First K-means is incredibly fast, especially when compared with other clustering non-supervised algorithms. That's one of the reasons why K-means is used so often is because it is a pretty fast algorithm in comparison to other clustering algorithms which tend to be a little bit on the slower side. And the second reason is it's also very straightforward to implement. There are a number of different algorithm implementations and libraries that you can use for K-means where you literally can just pipe in a few pieces of data and then the algorithm will do all of the work for you and so that makes it pretty straightforward to implement.

And even if you were having to build this yourself which is not something that you're going to have to do very often but if you did K-means from a mathematical formula perspective is slightly more straightforward to understand then some of the other ones out there.

Now the cons or what are some of the potential cons.

large

One is and this is going to apply to pretty much every clustering algorithm and that is that it can be difficult to gauge the quality of clusters. So when we walk through other algorithms such as decision trees or naive bayes it usually is pretty easy to see if our prediction was good or if it was bad.

But with K-means because it's unsupervised it's much more difficult to tell if the quality is there or not. And so like many other algorithms that means that some level of domain expertise has to be there in order for you to build an accurate system. And so whenever you're talking about clustering usually you're talking about fuzzy kind of accuracy levels. So take for example the case study we're going to walk through where we're gauging interest level. This doesn't have to be as accurate as telling someone that they can or they can't get a mortgage. So our accuracy level doesn't have to be anywhere near as high. Usually, when you're using K-means clustering you care less about accuracy and you care more about generalizations. And so that's something that is important to keep in mind and so that is a con though. If you have a need and your program has a need for a high level of accuracy then K-means clustering may not be the right one for you right away.

You may be able to use it in tandem with other algorithms so you could use it as a filter where you could first group your data and then help the system make decisions based off of that and then the second item is you are forced to select the value of K which is the number of clusters so if you pick the wrong number of K say you give too high of a number for K then you're going to end up with clusters that may not be very accurate because the system's going to keep on iterating and it's going to keep on trying to find the right set of clusters or the right data to put in those and it may not make much sense.

Likewise, if you go with too few numbers if you go with K being too low then you could run the risk of creating clusters that really don't make any sense because they're too general. So that is also an issue that you have to keep in mind and there are a number of ways and when we get into the implementation side of this we'll walk through what it means and what you need to do in order to make an intelligent decision for K.

So we've walked through the definition we've talked about the pros and cons we've talked about popular use cases.
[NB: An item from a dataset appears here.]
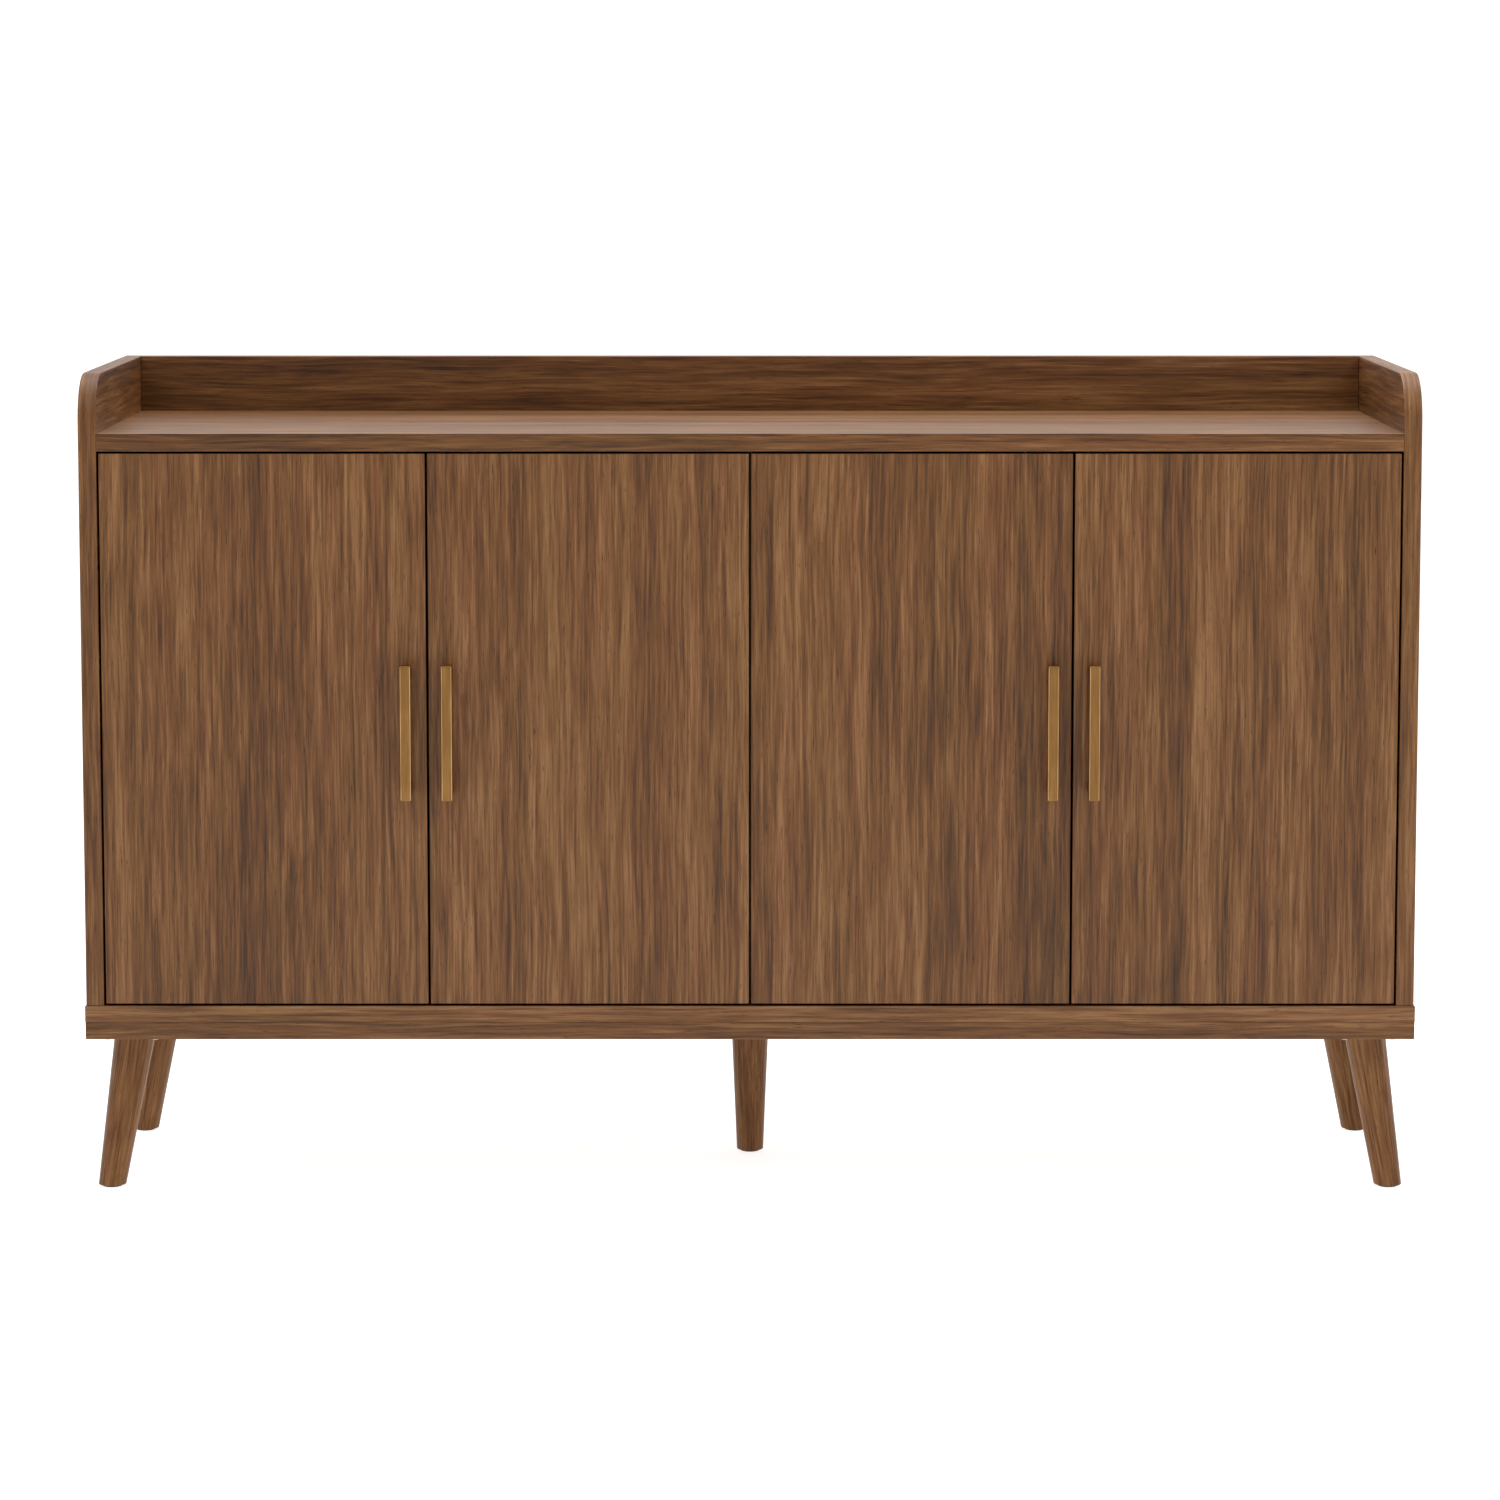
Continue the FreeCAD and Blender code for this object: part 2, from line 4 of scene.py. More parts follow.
import bpy
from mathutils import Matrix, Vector


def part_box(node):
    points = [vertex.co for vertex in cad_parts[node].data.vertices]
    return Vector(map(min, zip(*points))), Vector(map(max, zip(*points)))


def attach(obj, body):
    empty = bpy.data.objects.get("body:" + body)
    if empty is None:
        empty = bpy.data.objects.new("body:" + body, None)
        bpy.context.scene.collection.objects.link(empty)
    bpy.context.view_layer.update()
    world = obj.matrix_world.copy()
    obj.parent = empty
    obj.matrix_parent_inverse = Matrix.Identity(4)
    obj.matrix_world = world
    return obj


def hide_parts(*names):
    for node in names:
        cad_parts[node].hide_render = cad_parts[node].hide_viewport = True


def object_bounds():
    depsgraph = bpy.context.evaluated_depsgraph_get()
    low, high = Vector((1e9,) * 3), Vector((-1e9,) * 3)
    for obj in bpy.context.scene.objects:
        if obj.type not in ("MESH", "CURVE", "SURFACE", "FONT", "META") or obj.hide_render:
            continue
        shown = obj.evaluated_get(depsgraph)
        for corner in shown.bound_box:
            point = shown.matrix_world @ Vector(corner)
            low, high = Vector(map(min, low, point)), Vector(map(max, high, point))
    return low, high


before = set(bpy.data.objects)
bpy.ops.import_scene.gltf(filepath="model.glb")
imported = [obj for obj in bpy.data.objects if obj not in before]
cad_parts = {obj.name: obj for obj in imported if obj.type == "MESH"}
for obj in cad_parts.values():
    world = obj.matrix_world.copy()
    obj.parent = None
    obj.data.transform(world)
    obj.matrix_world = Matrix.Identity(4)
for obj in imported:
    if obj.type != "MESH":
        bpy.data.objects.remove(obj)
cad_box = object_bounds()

bpy.ops.object.select_all(action="DESELECT")

# ---- Base board ---------------------------------------------------------------------------------
# The floor of both cupboards: an 18 mm board veneered in walnut with the grain along its length.
# Its edges are lipped and eased by hand, and its front edge is the upper half of the base.


def linear(hex_colour):
    """An sRGB hex colour as linear RGBA."""
    parts = [int(hex_colour[i:i + 2], 16) / 255 for i in (1, 3, 5)]
    return [p / 12.92 if p <= 0.04045 else ((p + 0.055) / 1.055) ** 2.4 for p in parts] + [1.0]


def add_node(owner, kind, inputs=None, stops=(), **settings):
    """Adds a shader node with its settings; an input is a value or another node's output, and
    stops are the (position, hex colour) pairs of a colour ramp."""
    made = owner.node_tree.nodes.new(kind)
    for name, value in settings.items():
        setattr(made, name, value)
    for name, value in (inputs or {}).items():
        if isinstance(value, bpy.types.NodeSocket):
            owner.node_tree.links.new(value, made.inputs[name])
        else:
            made.inputs[name].default_value = value
    for index, (position, colour) in enumerate(stops):
        points = made.color_ramp.elements
        point = points[index] if index < len(points) else points.new(1.0)
        point.position = position
        point.color = linear(colour)
    return made


def new_material(name):
    """An empty node material."""
    material = bpy.data.materials.new(name)
    material.use_nodes = True
    material.node_tree.nodes.clear()
    return material


def surface(material, **inputs):
    """Closes a material with its shader; an underscore in an input's name stands for a space."""
    named = {name.replace("_", " "): value for name, value in inputs.items()}
    shader = add_node(material, "ShaderNodeBsdfPrincipled", named)
    add_node(material, "ShaderNodeOutputMaterial", {"Surface": shader.outputs["BSDF"]})
    return material


def figure(material, place, size_mm, shift, detail=2.0):
    """Noise with one feature per so many millimetres along X, Y and Z."""
    mapped = add_node(material, "ShaderNodeMapping", {
        "Vector": place,
        "Scale": [1000 / size for size in size_mm],
        "Location": (shift, shift * 1.7, -shift)})
    noise = add_node(material, "ShaderNodeTexNoise", {
        "Vector": mapped.outputs["Vector"], "Scale": 1.0, "Detail": detail, "Roughness": 0.6})
    return noise.outputs["Fac"]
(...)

Now let's dive into the case study and so what we're going to do is we are going to imagine that we have been hired to work for a social networking company and a social networking company has all of these users but they don't really have a way of grouping their interests. And as soon as they can do that then they can start building a recommendation system where they can say we see that you have been interested in these other items so maybe you'd like to be a part of this group or maybe you'd like to follow this page and then obviously this could also apply to advertising and those kinds of elements.

So let's dive into what the data could look like.

large

So right here we're going to be looking at a few different elements so we have age, location, and then current interest so age could be something like the top row there where age is 19 and then they're located in Newport Beach California and then their current interests are surfing, paddleboarding, X Games, and snowboarding.

You can see that that's very different than the user at the very end there who's 42 years old. They live in Seattle Washington and their interest are wine, travel, and coffee and then you have a little bit of everything in between. And so at K-means clustering can do is you could pipe in this data into the algorithm

large

and then when it goes into that funnel and in this case we're going to say that we want to have two clusters so we may just want to have outdoor enthusiasts and then we have other people who are interested in other kinds of things like food and wine and travel and so what K-means can do is it can take all of that data in and then give us the recommendations on what the interest level is for our group of users.

So inside of that funnel, there are a few steps that it's going to go through.

large

First is we need to select the K. We need to select the number of clusters that we want the system to output. Then from there, this is where it gets a little bit different than pretty much any other algorithm we've looked at so far is it's going to randomly assign what is called the centroid and the centroid is the key component to understand when it comes to K-means clustering. And so with the centroid is is it is with the central part of our clusters. So this is very different than say a support vector machine where they were looking for the outlying vectors for the outlying data points and then we're looking to separate them that way.

With K-means clustering we are taking a different approach where we're actually creating these clusters and all of the data centers around these what are called centroid. And then the way the system works is the very first version of this is going to be typically very bad because it just randomly assigns the centroid. So that could be anywhere on the graph and then from there though what it does is K-means starts to go through its mathematical formula. So it starts to iterate and it looks at all of those different data points it looks at the interest level the age the location and then it refines and moves the centroid so that it is a better representation of where those clusters should be.

So let's see what this looks like on the graph.

large

So in the very beginning, this is the way it might look. So we have these different data points that are represented by the blue dots and then the system just randomly is going to assign the centroid. So it's just gonna pick out through some kind of random number generator it's going to place this on the graph and you can see that we have that green diamond and that red diamond and there just placed kind of anywhere there. The system is then going to iterate and it's going to look at all of those interest levels in each one of those circles that's gonna look at interests, location, and age and it's gonna start to find similarities.

And as it does that it's going to continually refine the distance between the centroid and the different clusters

large

so it is going to look at all those data points and it's going to continue to loop through the system until it has created what it believes to be the best and closest distance between the centroid and the elements around it. All of those data points that it thinks are the closest.

Now this usually does not work out perfectly the first time usually this is something where you really need to have the right kind of data to have the system go through because as you can see from here the data completely determines those centroid clusters and so if you have data that overlaps too much, so say you had almost everyone sharing similar interests and similar ages and locations. Then the systems are not really going to be able to give you a good defined set of clusters because all the dots are going to be right next to each other.

So what this typically works best and is a scenario where you have data that is spread out and that does form into natural clusters. One of the nice things about this specific case study if you are working for a social network or something like that we do fall into those kinds of categories. By nature, we are very very culturally likely to follow into similar patterns and so if we like say one page on Facebook we're probably going to have also liked a few other similar pages and we may be similar and would be likely to be friends with people who have the same interests as us. And so this is a very common use case for utilizing K-means clustering.